Customers don’t expect company employees to be as vested in their progress as they are. Show them that their success matters to you by checking in on their journey, helping them avoid pitfalls, and celebrating when they get closer to their goals.
Depending on company resources, you can train yourself to serve a tech savvy customer base better. There are countless tools, apps, softwares and skills that can plug into technical support.
Webflow is a website design platform that continues to evolve. As new technical features are added, team members watch training tutorials, ask questions, and sink their teeth into the feature. Webflow’s support and production teams have built up a robust knowledge base known as Webflow University. Technical training equips thier customer service team to relate to customers learning the exact same thing!
If your company hasn’t started already, consider organizing employee trainings taught by employees. It’s a unique opportunity for employees to inspire coworkers with other skills and concepts they’ve learned on the side. This will help foster a culture of learning and curiosity.
Yvette of Mailchimp is impressed with teammates who invest their time to learn technical skills that enhance their work. Someone on her team is an expert with API. This person took on the challenge to further develop their programming skills and building something from scratch to run the application. Yvette admired the discipline and curiosity of her teammate. Take initiative!
You create your product for your customers, so listen to them! Customers who use your product experience similar situations. Sometimes customers just want to hear from each other. It can be reassuring to learn that others have similar questions when learning the ins and outs of a newly released feature.
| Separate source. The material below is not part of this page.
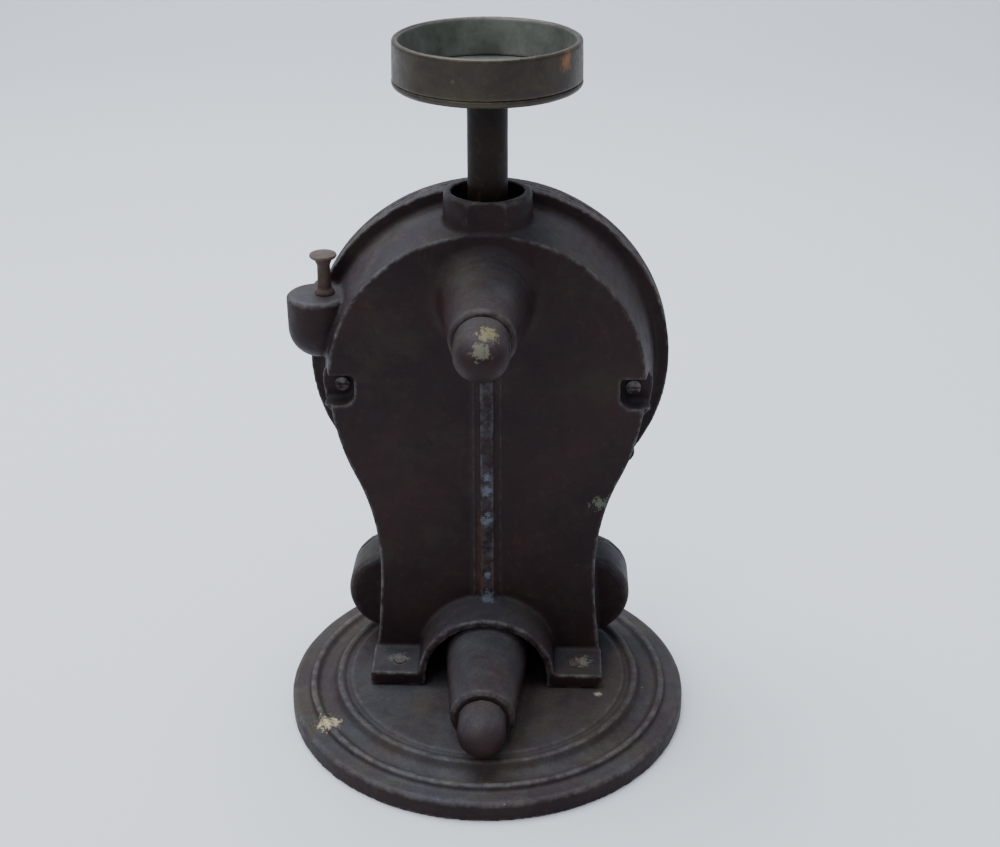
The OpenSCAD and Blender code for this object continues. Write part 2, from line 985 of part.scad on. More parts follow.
module pan_cup() {
    color(patina)
        translate([0, stem_y, seat_low])
            rotate_extrude($fn = 160)
                polygon([[cup_bore_r, seat_t], [cup_r, seat_t], [cup_r - 0.3, cup_h - 0.7],
                         [cup_r - 1, cup_h], [cup_bore_r + 0.5, cup_h],
                         [cup_bore_r, cup_h - 0.6]]);
}

// Round floor under the cup's ring, with the beaded edge
module seat_plate() {
    color(patina)
        difference() {
            translate([0, stem_y, seat_low])
                rotate_extrude($fn = 160)
                    polygon([[0, 0], [cup_r - 1.6, 0], [cup_r - 0.5, 0.4],
                             [cup_r + 0.2, 1.4], [cup_r, seat_t], [0, seat_t]]);
            translate([0, stem_y, seat_low - 1])
                cylinder(r = cup_screw_r + fit, h = 6);
            translate([0, stem_y, seat_low + 0.8])
                cylinder(r1 = cup_screw_r + fit, r2 = 4.3, h = 2.25);
        }
}

module cup_screw() {
    color(steel)
        difference() {
            union() {
                translate([0, stem_y, seat_low - 13])
                    cylinder(r = cup_screw_r, h = 14);
                translate([0, stem_y, seat_low + 0.8])
                    cylinder(r1 = cup_screw_r, r2 = 4.1, h = 2.1);
            }
            translate([-5, stem_y - 0.5, seat_low + 2])
                cube([10, 1, 2]);
        }
}

// ---------- pointer ----------

module pointer_hub() {
    color(brass)
        difference() {
            turned(0, arbor_end_y + 0.2, dial_z)
                polygon([[0, 0], [3.6, 0], [4.6, 0.6], [5, 1.6], [5, 2.1], [0, 2.1]]);
            bar_y(0, dial_z, arbor_r, plate_y + 1, arbor_end_y);
        }
}

// The pointer rests at the low left of the dial and turns clockwise from there
module pointer() {
    rest_a = -90 + (360 - sweep) / 2;
    color(ink)
        difference() {
            translate([0, plate_y + 2.6, dial_z])
                rotate([90, 0, 0])
                    linear_extrude(0.7)
                        rotate(rest_a)
                            difference() {
                                union() {
                                    circle(7);
                                    polygon([[0, -2.6], [-20, -3.8], [-24, 0], [-20, 3.8], [0, 2.6]]);
                                    polygon([[0, -2.6], [42, -1.3], [46, -2.6], [62, 0],
                                             [46, 2.6], [42, 1.3], [0, 2.6]]);
                                }
                                translate([-18, 0])
                                    circle(1.6);
                            }
            bar_y(0, dial_z, 5, plate_y + 1, plate_y + 4);
        }
}

// ---------- zero adjustment ----------

module zero_screw() {
    color(iron_worn)
        translate([zero_x, stem_y, 0])
            rotate_extrude()
                polygon([[0, 169], [2.2, 169], [zero_r, 170], [zero_r, 183.3], [5, 183.3],
                         [5, 185.7], [zero_r, 185.7], [zero_r, pocket_ear_top + 0.3],
                         [4.4, pocket_ear_top + 0.3], [3.9, 191.8], [zero_r, 192.6],
                         [zero_r - 0.2, 203], [zero_r + 0.8, 205.4], [5.4, 206.4],
                         [6, 207.2], [5.7, 208], [4, 208.6], [0, 208.8]]);
}

module zero_beam() {
    color(iron_worn)
        difference() {
            union() {
                slab(beam_y0, beam_y1) {
                    translate([zero_x + 5, beam_z0])
                        square([beam_pivot_x - zero_x - 5, beam_z1 - beam_z0]);
                    translate([beam_pivot_x, beam_pivot_z])
                        circle(6);
                }
                translate([zero_x - 6, stem_y - 4.5, beam_pivot_z - 2])
                    cube([14, 11.5, 4]);
            }
            bar_y(beam_pivot_x, beam_pivot_z, beam_pin_r + fit, beam_y0 - eps, beam_y1 + eps);
            translate([zero_x, stem_y, 170])
                cylinder(r = zero_r + 0.5, h = 12);
            for (s = [-1, 1])
                bar_y(s * spring_x, top_eye_z + eye_r - 0.2, spring_wire_r + 1,
                      beam_y0 - eps, beam_y1 + eps);
        }
}

module zero_nut() {
    color(brass)
        difference() {
            translate([zero_x - 5, stem_y - 4.4, 171.5])
                cube([10, 8.8, 4.5]);
            translate([zero_x, stem_y, 170])
                cylinder(r = zero_r + 0.2, h = 8);
        }
}

// ---------- springs ----------

// Centre of the wire at a fraction t of the coil's length
function coil_point(t, turns, r, z0, z1) =
    [r * cos(360 * turns * t), r * sin(360 * turns * t), z0 + (z1 - z0) * t];

module coil(turns, r, wire, z0, z1) {
    per_turn = 10;
    sides = 5;
    steps = turns * per_turn;
    points = [for (i = [0 : steps])
                  let (a = 360 * turns * i / steps,
                       c = coil_point(i / steps, turns, r, z0, z1))
                      for (k = [0 : sides - 1])
                          let (b = 360 * k / sides)
                              [c[0] + wire * cos(b) * cos(a),
                               c[1] + wire * cos(b) * sin(a),
                               c[2] + wire * sin(b)]];
    sides_f = [for (i = [0 : steps - 1])
                   for (k = [0 : sides - 1])
                       [i * sides + k, i * sides + (k + 1) % sides,
                        (i + 1) * sides + (k + 1) % sides, (i + 1) * sides + k]];
    start_f = [for (k = [0 : sides - 1]) sides - 1 - k];
    end_f = [for (k = [0 : sides - 1]) steps * sides + k];
    polyhedron(points, concat([start_f], sides_f, [end_f]), convexity = 10);
}

// Round eye in the Y-Z plane
module eye(z) {
    translate([0, 0, z])
        rotate([0, 90, 0])
            rotate_extrude($fn = 18)
                translate([eye_r, 0])
                    circle(spring_wire_r, $fn = 6);
}

module main_springs() {
    mid_r = spring_r - spring_wire_r;
    color(steel)
        for (s = [-1, 1])
            translate([s * spring_x, beam_mid_y, 0]) {
                coil(spring_turns, mid_r, spring_wire_r, coil_low, coil_top);
                eye(top_eye_z);
                eye(low_eye_z);
                for (z = [coil_low, coil_top])
                    translate([-0.6, 0, z])
                        rotate([0, 90, 0])
                            cylinder(r = spring_wire_r, h = mid_r + 0.6, $fn = 8);
                translate([0, 0, coil_top - 0.4])
                    cylinder(r = spring_wire_r, h = 1.6, $fn = 8);
                translate([0, 0, coil_low - 1.2])
                    cylinder(r = spring_wire_r, h = 1.6, $fn = 8);
            }
}

base();
rear_casing();
front_plate();
bezel();
glass();
glass_spacer();
dial_plate();
dial_marks();
upper_nose_plug();
lower_nose_plug();
casing_screws();
ear_bolts();
foot_bolts();
bezel_screws();
dial_rivets();
movement_bridge();
bridge_posts();
bridge_screws();
front_bush();
rear_bush();
upper_pivot_pin();
lower_pivot_pin();
beam_pivot_pin();
pan_cup();
seat_plate();
cup_screw();
stem();
carrier_frame();
rack();
rack_screws();
upper_link_pin();
lower_link_pin();
upper_check_link();
lower_check_link();
arbor();
pinion();
pointer_hub();
pointer();
zero_screw();
zero_beam();
zero_nut();
main_springs();
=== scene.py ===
"""Looks of the pedestal spring scale: worn black castings, a patinated pan seat, an enamel dial."""
import json
import math

import bpy
import numpy as np
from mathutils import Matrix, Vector, noise


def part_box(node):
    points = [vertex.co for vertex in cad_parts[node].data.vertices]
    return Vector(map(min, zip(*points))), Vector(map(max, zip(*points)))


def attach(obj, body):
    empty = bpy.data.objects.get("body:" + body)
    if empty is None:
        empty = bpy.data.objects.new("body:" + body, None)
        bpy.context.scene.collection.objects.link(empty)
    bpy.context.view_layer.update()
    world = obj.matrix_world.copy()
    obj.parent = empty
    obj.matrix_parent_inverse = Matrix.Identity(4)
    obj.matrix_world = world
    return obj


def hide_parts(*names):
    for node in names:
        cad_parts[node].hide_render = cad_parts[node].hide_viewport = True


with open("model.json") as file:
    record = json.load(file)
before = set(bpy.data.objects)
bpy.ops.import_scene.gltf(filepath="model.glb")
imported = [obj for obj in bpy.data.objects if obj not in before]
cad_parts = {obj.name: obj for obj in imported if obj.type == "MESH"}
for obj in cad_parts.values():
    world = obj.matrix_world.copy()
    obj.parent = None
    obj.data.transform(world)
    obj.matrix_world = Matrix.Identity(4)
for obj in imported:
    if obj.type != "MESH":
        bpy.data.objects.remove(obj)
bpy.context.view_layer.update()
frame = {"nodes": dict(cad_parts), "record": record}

NODES = frame["nodes"]


def rgb(r, g, b):
    return (r, g, b, 1.0)


# ---------- camera and light ----------

# Lengths are in metres and angles in radians
BASE_R = 0.090
CAM_DISTANCE = 6.735 * BASE_R
CAM_HEIGHT = 4.941 * BASE_R
CAM_PITCH = 0.465
# The camera stands this far round the object, and turns this much to place it as in the photo
CAM_AZIMUTH = math.radians(2.3)
CAM_YAW = 0.0096
# Millimetres
CAM_LENS = 57.06
SENSOR_WIDTH = 36.0
CLIP_START = 0.01

LAMP_TARGET = (0.0, 0.0, 0.12)
# Name, place, disk width, power in watts and tint
LAMPS = [
    ("sky", (-0.25, 0.35, 1.7), 1.6, 52.0, (0.88, 0.94, 1.0)),
    ("front", (-0.9, -1.3, 1.2), 1.0, 7.0, (1.0, 0.95, 0.92)),
]
WORLD_TINT = rgb(0.80, 0.88, 1.0)
WORLD_STRENGTH = 0.5


def camera():
    data = bpy.data.cameras.new("camera")
    data.lens = CAM_LENS
    data.sensor_width = SENSOR_WIDTH
    data.clip_start = CLIP_START
    cam = bpy.data.objects.new("camera", data)
    cam.location = (CAM_DISTANCE * math.sin(CAM_AZIMUTH),
                    -CAM_DISTANCE * math.cos(CAM_AZIMUTH), CAM_HEIGHT)
    cam.rotation_euler = (math.pi / 2 - CAM_PITCH, 0.0, CAM_AZIMUTH - CAM_YAW)
    bpy.context.scene.collection.objects.link(cam)
    bpy.context.scene.camera = cam


def area_light(name, place, size, power, tint):
    data = bpy.data.lights.new(name, "AREA")
    data.shape = "DISK"
    data.size = size
    data.energy = power
    data.color = tint
    lamp = bpy.data.objects.new(name, data)
    lamp.location = place
    aim = Vector(LAMP_TARGET) - Vector(place)
    lamp.rotation_euler = aim.to_track_quat("-Z", "Y").to_euler()
    bpy.context.scene.collection.objects.link(lamp)


def world_light():
    world = bpy.data.worlds.new("studio")
    world.use_nodes = True
    back = world.node_tree.nodes["Background"]
    back.inputs["Color"].default_value = WORLD_TINT
    back.inputs["Strength"].default_value = WORLD_STRENGTH
    bpy.context.scene.world = world


# ---------- node graph helpers ----------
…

Similar to other online forums, Webflow has created a special in-app user forum for users to raise questions, make comments, and receive help. Users love the peer threads because of the reward that comes with figuring things out together alongside fellow users.
The Adobe XD team setup a UserVoice account, where they receive product feedback from customers and learn about requested features.
Webflow has created an in-app chat so customers can submit and receive feedback as they work. This gives customers a convenient way to centralize conversations on their work.
Since customers submit golden feedback to guide your product’s next steps, dig deeper into what they have to say. One way that Basecamp improves the feedback process is by scheduling phone calls or “customer interviews” to investigate issues further. They use open-ended questions to gaugethe specific context of a customer’s situation. This helps their service team understand multiple factors that led them to submit their feedback. This initiative goes above and beyond the feedback surveys sent out after a product experience.
Gathering feedback is not enough. Be sure to document and organize customer information so that you can reference it in the future.
Great customer service means being prompt and transparent on timing. You can facilitate faster feedback between customers and product teams by creating a prioritization system. Many companies label and categorize customer feedback so the impact of each customer issues is immediately clear to the proudct team. From there, product and engineering can choose whether to act on feedback quickly or put it on the back burner. Check out Basecamp’s impressive tagging process.
Use these tips to become a better listener, understand your customer, and enhance the quality of your work. You’ll feel more productive and enjoy work more.